The difficulty is that H.R. 1919 does not simply require privacy protections. It does not say the Federal Reserve may study CBDCs but may not issue one without Congress. It does not establish rules that any future CBDC must preserve cash-like anonymity for low-value transactions, prohibit political discrimination, or prevent direct retail accounts. It goes for the ban. For supporters, that is the point. For opponents, that is the problem.
The innovation argument also should not be romanticized
On the other side, crypto’s supporters often frame private digital assets as a freedom-enhancing alternative to government money. Sometimes that is true. Decentralized technologies can create new payment rails, reduce dependence on traditional intermediaries, and allow experimentation outside legacy finance. But the industry’s record is not exactly a marble statue of consumer protection. Crypto markets have produced extraordinary innovation, but also scams, collapses, fraud, insider advantages, market manipulation allegations, and retail investors learning the phrase “not your keys, not your coins” several hours too late.
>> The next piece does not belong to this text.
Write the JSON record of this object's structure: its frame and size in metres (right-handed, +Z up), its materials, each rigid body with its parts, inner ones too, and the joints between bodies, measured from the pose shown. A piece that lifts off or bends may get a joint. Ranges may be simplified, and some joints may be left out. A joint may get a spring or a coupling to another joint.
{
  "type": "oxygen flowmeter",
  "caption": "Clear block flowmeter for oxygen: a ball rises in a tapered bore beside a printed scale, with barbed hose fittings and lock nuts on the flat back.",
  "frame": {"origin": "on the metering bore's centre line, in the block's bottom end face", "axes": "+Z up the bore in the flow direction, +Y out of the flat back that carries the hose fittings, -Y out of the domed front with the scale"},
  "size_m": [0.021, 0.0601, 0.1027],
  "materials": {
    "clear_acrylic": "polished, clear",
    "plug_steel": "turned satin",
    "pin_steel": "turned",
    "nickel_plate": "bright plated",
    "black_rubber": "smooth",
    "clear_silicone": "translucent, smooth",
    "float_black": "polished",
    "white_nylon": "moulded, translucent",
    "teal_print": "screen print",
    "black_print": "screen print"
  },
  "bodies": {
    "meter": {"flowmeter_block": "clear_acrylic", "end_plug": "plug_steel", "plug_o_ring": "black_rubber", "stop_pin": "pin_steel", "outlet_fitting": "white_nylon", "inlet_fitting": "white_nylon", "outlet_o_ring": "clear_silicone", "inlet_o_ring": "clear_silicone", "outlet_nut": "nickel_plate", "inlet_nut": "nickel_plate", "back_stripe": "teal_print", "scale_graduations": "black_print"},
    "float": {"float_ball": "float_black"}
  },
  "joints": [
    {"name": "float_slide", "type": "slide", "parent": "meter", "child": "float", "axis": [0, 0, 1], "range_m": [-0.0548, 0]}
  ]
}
That is why the broader debate is not really “CBDC versus crypto.” It is whether the United States can build a digital finance policy that protects privacy, supports innovation, preserves financial stability, prevents corruption, and does not allow either government officials or private actors to turn the payments system into a personal toll booth.
H.R. 1919 answers one part of that question very clearly: no CBDC. It is less clear on the rest. It does not address stablecoin conflicts, private surveillance, exchange failures, political spending, foreign influence, or the possibility that private digital money can also concentrate power. A privately issued token can be abused too. It just comes with a terms-of-service agreement instead of a Federal Register notice.
Why this bill matters
H.R. 1919 matters because it forces Congress to choose between two fears. One fear is that a future digital dollar could give the federal government unprecedented control over citizens’ financial lives. The other is that banning CBDC research and development could lock the United States into a private crypto future shaped by industry money, political favoritism, and, at the moment, serious allegations of presidential self-enrichment.
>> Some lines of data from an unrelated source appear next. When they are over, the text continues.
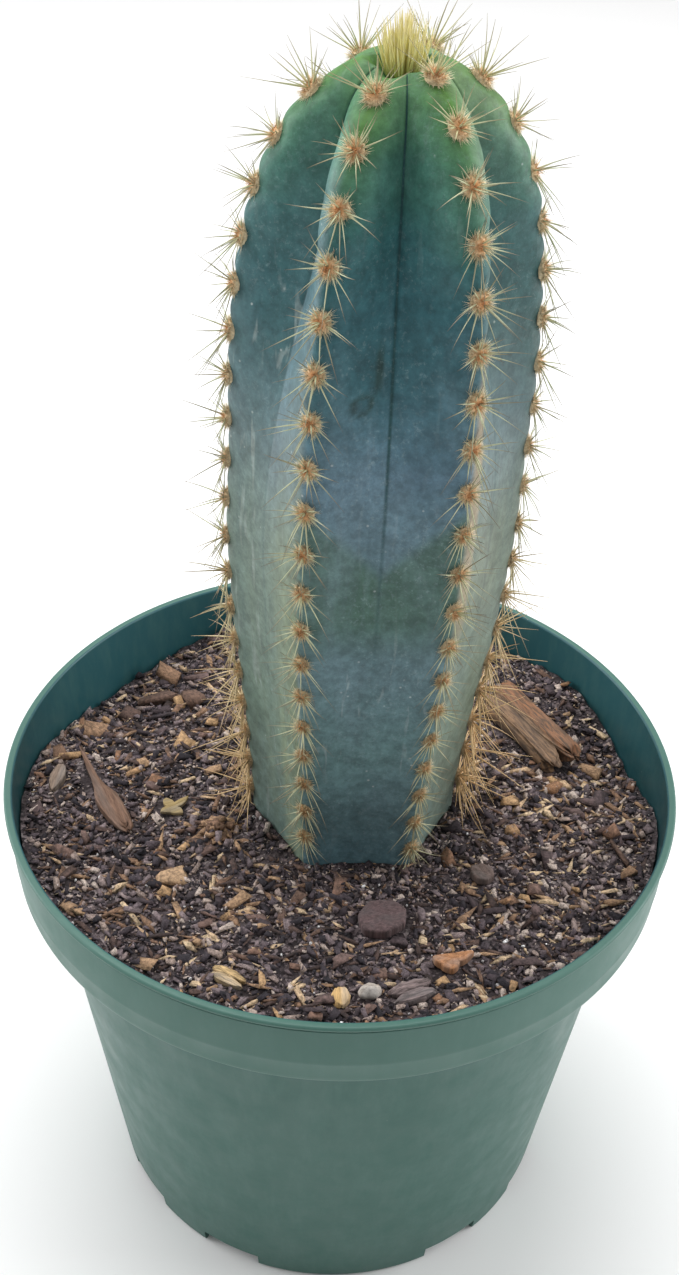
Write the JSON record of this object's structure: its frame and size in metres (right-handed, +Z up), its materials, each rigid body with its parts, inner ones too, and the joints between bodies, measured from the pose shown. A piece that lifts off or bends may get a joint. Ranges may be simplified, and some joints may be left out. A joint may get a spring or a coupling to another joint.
{
  "type": "potted columnar cactus",
  "caption": "Blue-green ribbed columnar cactus with tan spine clusters along its ribs and a pale crown tuft, standing in bark potting mix in a round green plastic nursery pot.",
  "frame": {"origin": "on the surface that the pot stands on, at the middle of the part's box, which is the pot's own axis", "axes": "+Z is up along the stem, the pictured side faces -Y, +X is to the viewer's right"},
  "size_m": [0.1524, 0.1524, 0.29],
  "materials": {
    "pot_plastic": "grey-green moulded plastic with a slight sheen and light scuffs",
    "potting_mix": "dark moist peat and bark fines with tan fibres and white perlite specks",
    "stem_skin": "smooth waxy blue-green skin with pale bloom, specks and small scars",
    "spines": "dry straw-coloured spines from orange-tan felt",
    "crown_spines": "young pale yellow spines",
    "bark": "weathered brown bark",
    "wood_chip": "tan and orange wood fibre",
    "dry_leaf": "dry yellow leaf",
    "pale_stone": "pale matte stone"
  },
  "bodies": {
    "root": {"pot": "pot_plastic", "soil": "potting_mix", "stem": "stem_skin", "spines_rib_1": "spines", "spines_rib_2": "spines", "spines_rib_3": "spines", "spines_rib_4": "spines", "spines_rib_5": "spines", "spines_rib_6": "spines", "crown_spines": "crown_spines", "bark_slab": "bark", "bark_disc": "bark", "bark_splinter": "bark", "chip_orange": "wood_chip", "chip_brown": "bark", "chip_yellow": "wood_chip", "chip_grey": "bark", "chip_tan": "wood_chip", "chip_pale": "wood_chip", "leaf_scrap": "dry_leaf", "pebble": "pale_stone"}
  },
  "joints": []
}
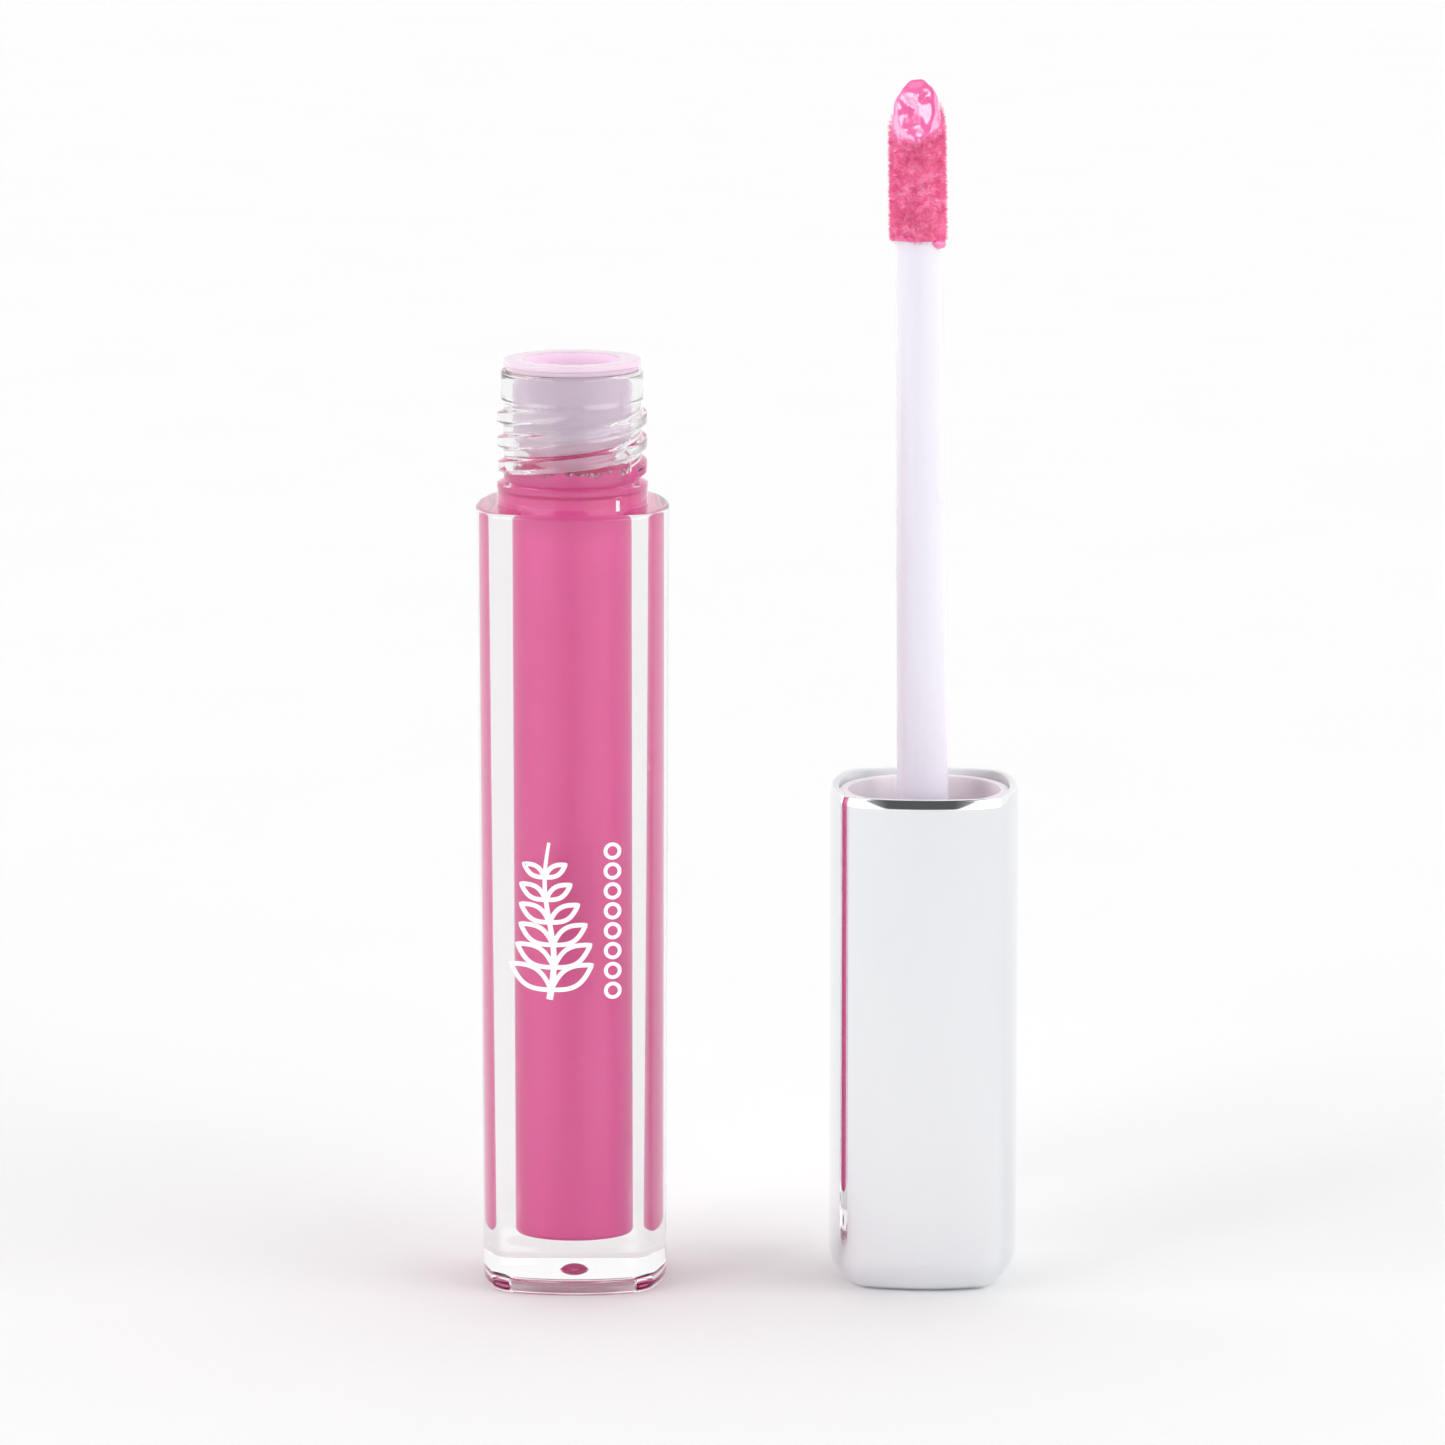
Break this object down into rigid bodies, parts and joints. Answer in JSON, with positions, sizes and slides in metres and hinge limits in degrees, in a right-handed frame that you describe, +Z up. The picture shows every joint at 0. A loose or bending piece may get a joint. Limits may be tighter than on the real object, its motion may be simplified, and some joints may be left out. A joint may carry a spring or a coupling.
{
  "type": "lip gloss tube",
  "caption": "Open lip gloss tube: clear thick-walled rounded-square bottle with a screw neck, and beside it a silver cap standing upside down with its stem and flocked slanted tip.",
  "frame": {"origin": "centre of the bottle's foot, on the surface that the bottle and the cap stand on", "axes": "+Z up along the bottle's axis and out of its mouth, +X from the bottle to the applicator beside it, -Y towards the viewer"},
  "size_m": [0.0487, 0.0172, 0.109],
  "materials": {
    "clear_bottle": "clear, glossy, thick-walled",
    "wiper_plastic": "soft translucent, stained faintly pink",
    "gloss": "opaque pink fluid with a soft sheen",
    "silver_shell": "mirror silver",
    "white_plastic": "white, satin",
    "gasket_foam": "soft foam",
    "stem_plastic": "translucent white, faintly pink",
    "core_plastic": "soft plastic",
    "flock": "short dense flock, stained pink",
    "wet_gloss": "wet, high gloss"
  },
  "bodies": {
    "bottle": {"bottle": "clear_bottle", "wiper": "wiper_plastic", "gloss_fill": "gloss"},
    "seal": {"sealing_gasket": "gasket_foam"},
    "applicator": {"over_shell": "silver_shell", "inner_cap": "white_plastic", "wand_stem": "stem_plastic", "tip_core": "core_plastic", "tip_flock": "flock", "gloss_coat": "wet_gloss"}
  },
  "joints": [
    {"name": "applicator_lift", "type": "slide", "parent": "bottle", "child": "seal", "axis": [0, 0, 1], "range_m": [0, 0.077]},
    {"name": "cap_turn", "type": "hinge", "parent": "seal", "child": "applicator", "pos_m": [0.0316, 0, 0.03215], "axis": [0, 0, 1], "continuous": true}
  ]
}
Supporters see the bill as a civil liberties safeguard, a defense of cash-like privacy, and a necessary check on Federal Reserve power. Opponents see it as a premature prohibition that kneecaps public-sector research while Congress rushes to bless private crypto markets despite unresolved consumer protection, national security, and corruption concerns. Both sides are arguing about freedom. They just disagree about whether the bigger threat is government control of money or private capture of financial policy.
The best version of the pro-H.R. 1919 argument is simple: Americans should not wake up one day to find that the Federal Reserve has built a programmable digital dollar capable of tracking and controlling lawful transactions. The best version of the opposing argument is equally simple: Congress should not ban the government from even studying public digital money while private crypto interests spend heavily in elections and the president’s family is accused of profiting from the very industry his administration is promoting.
That leaves H.R. 1919 as more than an anti-CBDC bill. It is a marker in the struggle over who gets to build the future of money: central banks, commercial banks, crypto firms, elected lawmakers, or politically connected entrepreneurs with unusually good timing. For now, the House has chosen to close the door on a Federal Reserve digital dollar. The Senate gets the next say. And everyone else gets to wonder whether “financial freedom” means protection from surveillance, protection from regulation, or simply protection for whoever got into the market first.